On December 18, 2020, the Department of Commerce’s Bureau of Industry and Security (BIS) issued a brief press statement announcing that it has “added” more than 60 entities to the Entity List, including Chinese company Semiconductor Manufacturing International Corporation (SMIC), in order to “protect U.S. national security.” The Chinese companies include entities that enable human rights abuses, supported the militarization and unlawful maritime claims in the South China Sea, acquired U.S.-origin items in support of the People’s Liberation Army’s programs, and engaged in the theft of U.S. trade secrets. Regarding SMIC, BIS noted that the listing “stems from China’s military-civil fusion (MCF) doctrine and evidence of activities between SMIC and entities of concern in the Chinese military industrial complex.” BIS also stated that the United States “will not allow advanced U.S. technology to help build the military of an increasingly belligerent adversary.” U.S. exporters will be required to apply for a license in order to sell and ship items, software and technology to SMIC and these other entities on the BIS Entity List. BIS specifically stated that “[i]Items uniquely required to produce semiconductors at advanced technology nodes—10 nanometers or below—will be subject to a presumption of denial to prevent such key enabling technology from supporting China’s military-civil fusion efforts.”

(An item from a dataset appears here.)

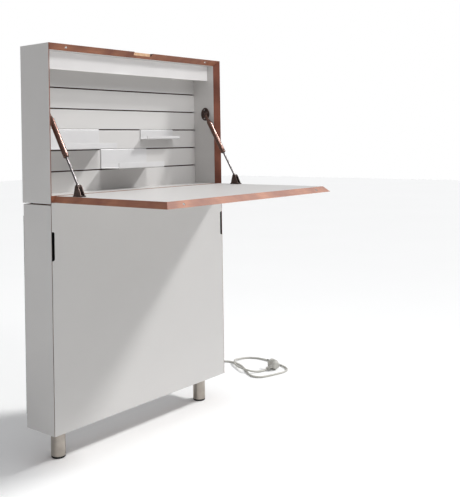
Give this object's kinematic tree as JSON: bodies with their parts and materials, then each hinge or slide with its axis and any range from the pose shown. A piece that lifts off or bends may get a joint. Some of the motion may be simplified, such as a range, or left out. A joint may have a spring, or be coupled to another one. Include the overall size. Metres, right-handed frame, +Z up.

SMIC’s has come under scrutiny by U.S. export enforcement and national security agencies for the past few months. The Department of Defense recently announced that the company operates as one of many “Communist Chinese military companies” (see Update of December 7, 2020) and on November 12, 2020 President Trump issued an Executive Order prohibiting U.S. investment in such companies (see Update of November 24, 2020).

Thompson Hine LLP will report further on this development once BIS issues a formal Federal Register notice regarding this action.